Week 7 - Objects - Lego Ship of Theseus
Theme
Objects
Context
Thinking on objects that relate to play I immediately looked towards LEGO. LEGO has always been a big part of my life and I have so much fun building sets. It is also not lost on me that the name LEGO is a portmanteau of the Danish phrase leg godt, meaning "play well”.
I am also greatly interested in thought experiments such as the Ship of Theseus. As Marc Cohen writes in Identity, Persistence, and the Ship of Theseus (2004),
The original puzzle is this: over the years, the Athenians replaced each plank in the original ship of Theseus as it decayed, thereby keeping it in good repair. Eventually, there was not a single plank left of the original ship. So, did the Athenians still have one and the same ship that used to belong to Theseus?
I thought that this thought experiment would be well suited as a LEGO set, since I can utilise the set instructions to replicate the steps involved in it. I am interested in the complex version of events as described by Cohen:
Simple version: Theseus completely rebuilds his ship, replaces all the parts, throws the old ones overboard. Does he arrive on the same ship as the one he left on? Of course it has changed. But is it it?
Let A = the ship Theseus started his voyage on.
Let B = the ship Theseus finished his voyage on.
Our question then is: Does A = B? If not, why not? Suppose he had left one original part in. Is that enough to make A identical to B? If not, suppose he had left two, etc. Where do you draw the line?
Complex version: Like the simple version, but with one addition -- following Theseus in another boat is the Scavenger, who picks up the pieces Theseus throws overboard, and uses them to rebuild his boat. The Scavenger arrives in port in a ship composed of precisely the parts that composed the ship Theseus started out in. He docks his ship right next to one that Theseus docked.
Now we have:
C = the ship the Scavenger finished his voyage on.
Method
I will be designing a LEGO set based on the thought problem of the Ship of Theseus.
Response
I was lucky enough to have a toy market with loose LEGO bricks available for purchase near me over the weekend, where I was able to sift through pieces to physically put together my ship before jumping into any softwares to create it digitally.

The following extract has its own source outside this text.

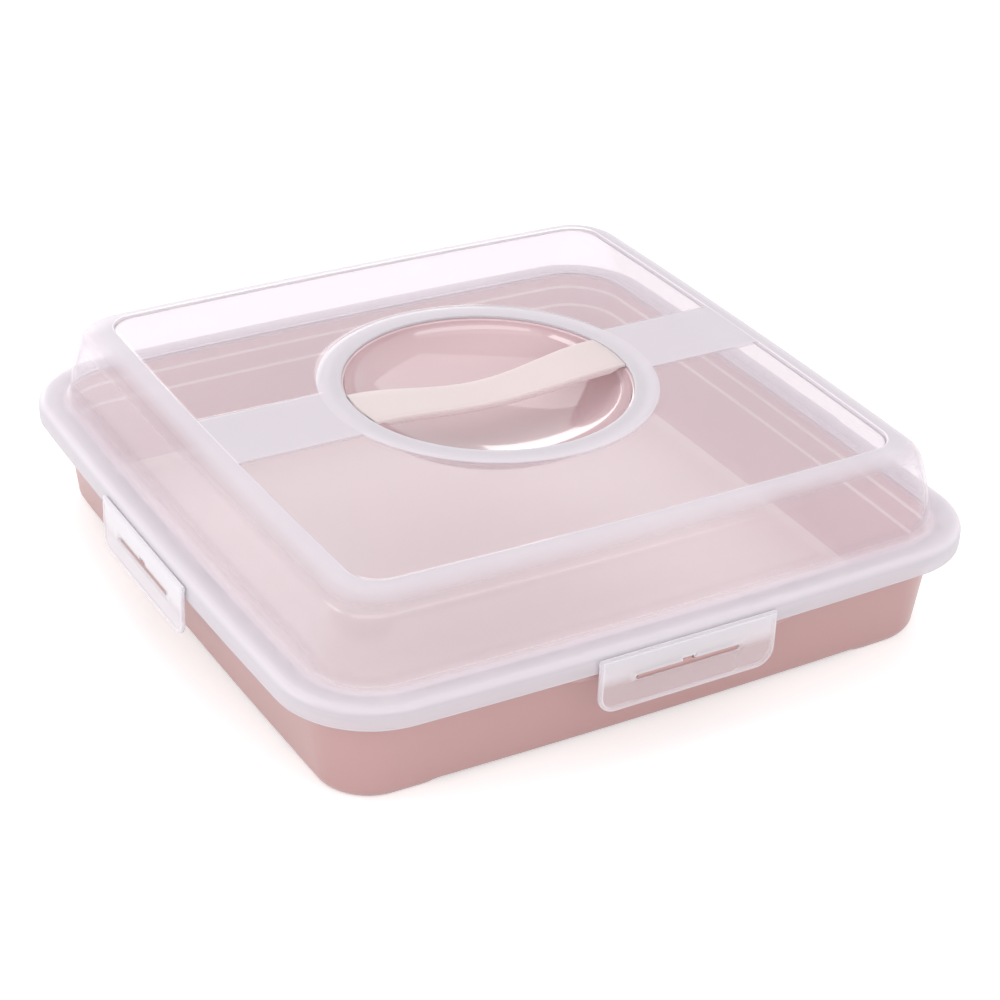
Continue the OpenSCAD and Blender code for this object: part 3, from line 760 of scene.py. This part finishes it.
# %% [markdown]
# ## Plastics
# The tub's outside and the bowl are opaque polypropylene with a satin face: one colour, a soft highlight
# and a trace of unevenness from the mould. Inside the tub the same pink is painted paler, as painted
# light: on the inner walls for the light that falls in through the lid, and palest on the floor as a
# painted sheen, with stronger streaks drawn out along X. The lid is the same plastic without pigment.
# Its polished parts let most light through, and its frosted parts scatter it, so they look white.

# %% Plastic materials
CLOUD_SCALE = 18     # of the slow noise, on coordinates in metres
GRAIN_DEPTH = 0.1    # of the fine noise's bumps, in millimetres


def plastic(name, colour, roughness, mottle=0.02, stretch=(1, 1, 1), grain=0.0, grain_size=1.0, **sockets):
    """A moulded plastic. colour is linear RGB. Slow noise on Object coordinates changes the colour by
    mottle; stretch scales its coordinates, so that less than 1 draws it out along that axis. Fine noise
    of grain_size millimetres roughens the surface by a bump of grain."""
    material = bpy.data.materials.new(name)
    material.use_nodes = True
    nodes, links = material.node_tree.nodes, material.node_tree.links
    shader = nodes["Principled BSDF"]
    place = nodes.new("ShaderNodeTexCoord")
    cloud = nodes.new("ShaderNodeTexNoise")
    cloud.inputs["Scale"].default_value = CLOUD_SCALE
    cloud.inputs["Detail"].default_value = 2
    drawn = nodes.new("ShaderNodeMapping")
    drawn.inputs["Scale"].default_value = stretch
    links.new(place.outputs["Object"], drawn.inputs["Vector"])
    links.new(drawn.outputs["Vector"], cloud.inputs["Vector"])
    tint = nodes.new("ShaderNodeMix")
    tint.data_type = "RGBA"
    tint.inputs["A"].default_value = (*[c * (1 - mottle) for c in colour], 1)
    tint.inputs["B"].default_value = (*[min(c * (1 + mottle), 1) for c in colour], 1)
    links.new(cloud.outputs["Fac"], tint.inputs["Factor"])
    links.new(tint.outputs["Result"], shader.inputs["Base Color"])
    shader.inputs["Roughness"].default_value = roughness
    if grain:
        speckle = nodes.new("ShaderNodeTexNoise")
        speckle.inputs["Scale"].default_value = 1 / (grain_size * MM)
        speckle.inputs["Detail"].default_value = 1
        links.new(place.outputs["Object"], speckle.inputs["Vector"])
        bump = nodes.new("ShaderNodeBump")
        bump.inputs["Strength"].default_value = grain
        bump.inputs["Distance"].default_value = GRAIN_DEPTH * MM
        links.new(speckle.outputs["Fac"], bump.inputs["Height"])
        links.new(bump.outputs["Normal"], shader.inputs["Normal"])
    for socket, value in sockets.items():
        shader.inputs[socket.replace("_", " ")].default_value = value
    return material


pink = plastic("pink_satin", (0.475, 0.285, 0.28), 0.3, grain=0.05, grain_size=0.8)
# Paler copies of the outside pink for inside the tub: painted light for the light that falls in through the
# lid, and on the floor a painted sheen.
inner_pink_lit = plastic("pink_inside_lit", (0.77, 0.6, 0.615), 0.42, grain=0.05, grain_size=0.8)
floor_pink_sheen = plastic("pink_floor_sheen", (0.92, 0.82, 0.795), 0.5, mottle=0.07, stretch=(0.12, 1, 1),
                     grain=0.1, grain_size=0.8)
bowl_pink = plastic("pink_gloss", (0.605, 0.43, 0.455), 0.09, Coat_Weight=1.0)

# %% [markdown]
# ### See-through plastic
# Unpigmented polypropylene is slightly milky, and the milk adds up along the light's way through the
# wall: a wall seen at a slant looks whiter. Glass shaders would keep the lamps out of the carrier, so
# the plastic is a mix of a see-through shader and a white one, with a reflection on top. On the lid and
# the clips, how milky, rough and white it is comes from the three attributes that the surface was given.
# On the lid the whiteness also carries painted light: a painted highlight at the rim's crest and along
# the deck's edge, and a rim top painted whiter than its skirt.

# %% See-through materials
SEE_THROUGH = (0.968, 0.954, 0.965)   # what one face lets through
LEAST_COSINE = 0.12                   # slants are cut off here
GLOSS_SQUARE = 0.04
GLOSS_RISE = 0.6


def milky(name, colour, onward_share, milk=None, rough=None, steep=1.0, **options):
    """A thin translucent plastic. A ray that meets the surface squarely is caught by the share milk.
    At a slant with cosine c the share is 1 - (1 - milk)^(1/c^steep). What is caught is scattered, and
    onward_share of it goes on. The gloss is GLOSS_SQUARE + GLOSS_RISE (1 - c)^5, where the rise is less
    than a smooth face's 0.96 because this one is slightly rough. Without milk and rough, these two are
    read from the mesh, and the colour is multiplied by the mesh's tone, which on the lid also holds
    painted highlights."""
    material = plastic(name, colour, 0.5, **options)
    nodes, links = material.node_tree.nodes, material.node_tree.links
    shader, output = nodes["Principled BSDF"], nodes["Material Output"]
    shader.inputs["Specular IOR Level"].default_value = 0.0

    def sum_of(operation, first, second, third=0.0):
        node = nodes.new("ShaderNodeMath")
        node.operation = operation
        for socket, value in zip(node.inputs, (first, second, third)):
            if isinstance(value, float):
                socket.default_value = value
            else:
                links.new(value, socket)
        return node.outputs[0]

    def read(label):
        node = nodes.new("ShaderNodeAttribute")
        node.attribute_name = label
        return node.outputs["Fac"]

    def blend_of(share, first, second):
        node = nodes.new("ShaderNodeMixShader")
        if isinstance(share, float):
            node.inputs[0].default_value = share
        else:
            links.new(share, node.inputs[0])
        links.new(first.outputs[0], node.inputs[1])
        links.new(second.outputs[0], node.inputs[2])
        return node

    onward = nodes.new("ShaderNodeBsdfTranslucent")
    onward.inputs["Color"].default_value = (*colour, 1)
    if milk is None:
        tone_and_highlight = nodes.new("ShaderNodeMix")
        tone_and_highlight.data_type = "RGBA"
        tone_and_highlight.blend_type = "MULTIPLY"
        tone_and_highlight.inputs["Factor"].default_value = 1.0
        links.new(shader.inputs["Base Color"].links[0].from_socket, tone_and_highlight.inputs["A"])
        links.new(read("tone_and_highlight"), tone_and_highlight.inputs["B"])
        links.new(tone_and_highlight.outputs["Result"], shader.inputs["Base Color"])
    scattered = blend_of(onward_share, shader, onward)
    slant = nodes.new("ShaderNodeLayerWeight")
    slant.inputs["Blend"].default_value = 0.5
    away = slant.outputs["Facing"]
    cosine = sum_of("MAXIMUM", sum_of("SUBTRACT", 1.0, away), LEAST_COSINE)
    missed = sum_of("SUBTRACT", 1.0, read("milk")) if milk is None else 1.0 - milk
    passed = sum_of("POWER", missed, sum_of("POWER", cosine, -steep))
    through = nodes.new("ShaderNodeBsdfTransparent")
    through.inputs["Color"].default_value = (*SEE_THROUGH, 1)
    body = blend_of(passed, scattered, through)
    mirror = nodes.new("ShaderNodeBsdfGlossy")
    if rough is None:
        links.new(read("rough"), mirror.inputs["Roughness"])
    else:
        mirror.inputs["Roughness"].default_value = rough
    bump = [n for n in nodes if n.bl_idname == "ShaderNodeBump"]
    if bump:
        links.new(bump[0].outputs["Normal"], mirror.inputs["Normal"])
    gloss = sum_of("MULTIPLY_ADD", sum_of("POWER", away, 5.0), GLOSS_RISE, GLOSS_SQUARE)
    links.new(blend_of(gloss, body, mirror).outputs[0], output.inputs["Surface"])
    return material


lid_milk = milky("lid_milk", (0.97, 0.92, 0.985), 0.2)
strap_frost = milky("strap_frost", (0.86, 0.77, 0.765), 0.3, milk=0.62, rough=0.35,
                    grain=0.15, grain_size=0.5)
clip_frost = milky("clip_frost", (0.95, 0.92, 0.96), 0.2, steep=2.0, grain=0.1, grain_size=0.5)

finishes = [(tub, [pink, inner_pink_lit, floor_pink_sheen]), (lid, [lid_milk]), (bowl, [bowl_pink]),
            (strap, [strap_frost])]
finishes += [(clip, [clip_frost]) for clip in clips]
finishes += [(catch, [pink]) for catch in catches]
for piece, looks in finishes:
    for material in looks:
        piece.data.materials.append(material)
print("materials:", [m.name for m in bpy.data.materials])

# %% [markdown]
# ## Studio
# The photograph is a cut-out on white: a plain white floor and soft light from all sides. The floor and
# the world show white to the camera, to mirrors and through clear plastic, and the floor still takes a
# faint shadow. For all other rays the world is a little dimmer than white.

# %% Floor and world
def seen_by_the_eye(nodes, links):
    """A socket that is 1 for camera, mirror and see-through rays, and 0 for rays that carry light."""
    rays = nodes.new("ShaderNodeLightPath").outputs
    found = rays["Is Camera Ray"]
    for ray in ("Is Glossy Ray", "Is Transmission Ray"):
        either = nodes.new("ShaderNodeMath")
        either.operation = "MAXIMUM"
        links.new(found, either.inputs[0])
        links.new(rays[ray], either.inputs[1])
        found = either.outputs[0]
    return found


WHITE = (1, 1, 1, 1)
FLOOR_SIZE = 6.0
FLOOR_GREY = 0.85
FLOOR_GLOW = 0.35    # what the floor adds to its own colour to look white
FLOOR_DROP = 0.0002  # keeps the floor off the feet
WORLD_LIGHT = 0.785
floor_mesh = bpy.data.meshes.new("floor")
reach = FLOOR_SIZE / 2
floor_mesh.from_pydata([(-reach, -reach, 0), (reach, -reach, 0), (reach, reach, 0), (-reach, reach, 0)],
                       [], [(0, 1, 2, 3)])
floor = bpy.data.objects.new("floor", floor_mesh)
floor.location.z = -FLOOR_DROP
bpy.context.scene.collection.objects.link(floor)
floor_paint = bpy.data.materials.new("floor_paint")
floor_paint.use_nodes = True
floor_nodes, floor_links = floor_paint.node_tree.nodes, floor_paint.node_tree.links
floor_shader = floor_nodes["Principled BSDF"]
floor_shader.inputs["Base Color"].default_value = (FLOOR_GREY, FLOOR_GREY, FLOOR_GREY, 1)
floor_shader.inputs["Roughness"].default_value = 0.9
floor_shader.inputs["Emission Color"].default_value = WHITE
glow = floor_nodes.new("ShaderNodeMath")
glow.operation = "MULTIPLY"
glow.inputs[1].default_value = FLOOR_GLOW
floor_links.new(seen_by_the_eye(floor_nodes, floor_links), glow.inputs[0])
floor_links.new(glow.outputs[0], floor_shader.inputs["Emission Strength"])
floor_mesh.materials.append(floor_paint)

world = bpy.context.scene.world or bpy.data.worlds.new("studio")
bpy.context.scene.world = world
world.use_nodes = True
sky_nodes, sky_links = world.node_tree.nodes, world.node_tree.links
background = sky_nodes["Background"]
background.inputs["Color"].default_value = WHITE
level = sky_nodes.new("ShaderNodeMix")
level.inputs["A"].default_value = WORLD_LIGHT
level.inputs["B"].default_value = 1.0
sky_links.new(seen_by_the_eye(sky_nodes, sky_links), level.inputs["Factor"])
sky_links.new(level.outputs["Result"], background.inputs["Strength"])

# %% [markdown]
# ### Soft boxes
# Five large boxes. Two stand behind the camera and a little higher: the strip's reflection is the
# crescent on the bowl's far wall. One lights the left side, one the top from behind, and a low one
# behind the carrier is mirrored by the bowl's near wall.

# %% Soft boxes
AIM = np.array([0, 0, 0.08])


def soft_box(name, place, size, power):
    """A rectangular lamp at place that faces AIM. All in metres and watts."""
    data = bpy.data.lights.new(name, "AREA")
    data.shape = "RECTANGLE"
    data.size, data.size_y = size
    data.energy = power
    lamp = bpy.data.objects.new(name, data)
    away = np.array(place) - AIM
    away = away / np.linalg.norm(away)
    right = np.cross([0, 0, 1], away)
    right = right / np.linalg.norm(right)
    up = np.cross(away, right)
    matrix = np.eye(4)
    matrix[:3, 0], matrix[:3, 1], matrix[:3, 2], matrix[:3, 3] = right, up, away, place
    lamp.matrix_world = Matrix(matrix.tolist())
    bpy.context.scene.collection.objects.link(lamp)


soft_box("front_box", (-0.427, -1.174, 0.80), (3.2, 1.0), 5.2)
soft_box("strip_box", (-0.349, -1.303, 0.68), (3.0, 0.45), 6.8)
soft_box("left_box", (-1.458, 0.257, 0.62), (1.0, 0.45), 5.0)
soft_box("top_box", (0.438, 0.729, 1.55), (2.2, 1.5), 8.8)
soft_box("glow_box", (0.21, 1.48, 0.45), (1.21, 0.47), 3.8)

# %% [markdown]
# ## Camera
# The camera's place was found by fitting the carrier's own outlines to the photograph: it stands about
# 1.19 m away, 31 degrees to the left of the front, and looks down by 30 degrees. The picture leans
# by 2.4 degrees.

# %% Camera
AZIMUTH = math.radians(31.17)
ELEVATION = math.radians(29.82)
LEAN = math.radians(2.41)
DISTANCE = 1.18623
TARGET = np.array([-0.00977, -0.03186, 0.050])
LENS = 88.58         # millimetres, on a sensor 36 mm wide
SENSOR = 36

backwards = np.array([-math.sin(AZIMUTH) * math.cos(ELEVATION),
                      -math.cos(AZIMUTH) * math.cos(ELEVATION), math.sin(ELEVATION)])
level_right = np.cross(-backwards, [0, 0, 1])
level_right = level_right / np.linalg.norm(level_right)
level_up = np.cross(level_right, -backwards)
cam_right = math.cos(LEAN) * level_right + math.sin(LEAN) * level_up
cam_up = -math.sin(LEAN) * level_right + math.cos(LEAN) * level_up
cam_data = bpy.data.cameras.new("photo_camera")
cam_data.sensor_fit = "HORIZONTAL"
cam_data.sensor_width = SENSOR
cam_data.lens = LENS
camera = bpy.data.objects.new("photo_camera", cam_data)
cam_matrix = np.eye(4)
cam_matrix[:3, 0], cam_matrix[:3, 1], cam_matrix[:3, 2] = cam_right, cam_up, backwards
cam_matrix[:3, 3] = TARGET + DISTANCE * backwards
camera.matrix_world = Matrix(cam_matrix.tolist())
bpy.context.scene.collection.objects.link(camera)
bpy.context.scene.camera = camera
bpy.context.scene.view_settings.view_transform = "Standard"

I looked at a few different digital LEGO designing applications and settled on stud.io to use as it has stronger rendering tools and is more recently updated than the official LEGO Digital Designer application.
In stud.io I remade my physical ship and went through the tools that existed to create the instruction pages for the first four steps of the final instructions. Then I took these into Keynote and overlaid them to create the additional steps of replacing the parts of the ship.
Reflection
While there were some struggles in actually using the digital designing software I am really pleased with how this all came together. As a huge LEGO fan, it was really fun to think of a set that asks you to replace pieces while you are building, to then use those original pieces to then rebuild what you took apart.
References
Cohen, S. Marc (2004). "Identity, Persistence, and the Ship of Theseus". faculty.washington.edu. Retrieved 2019-08-17.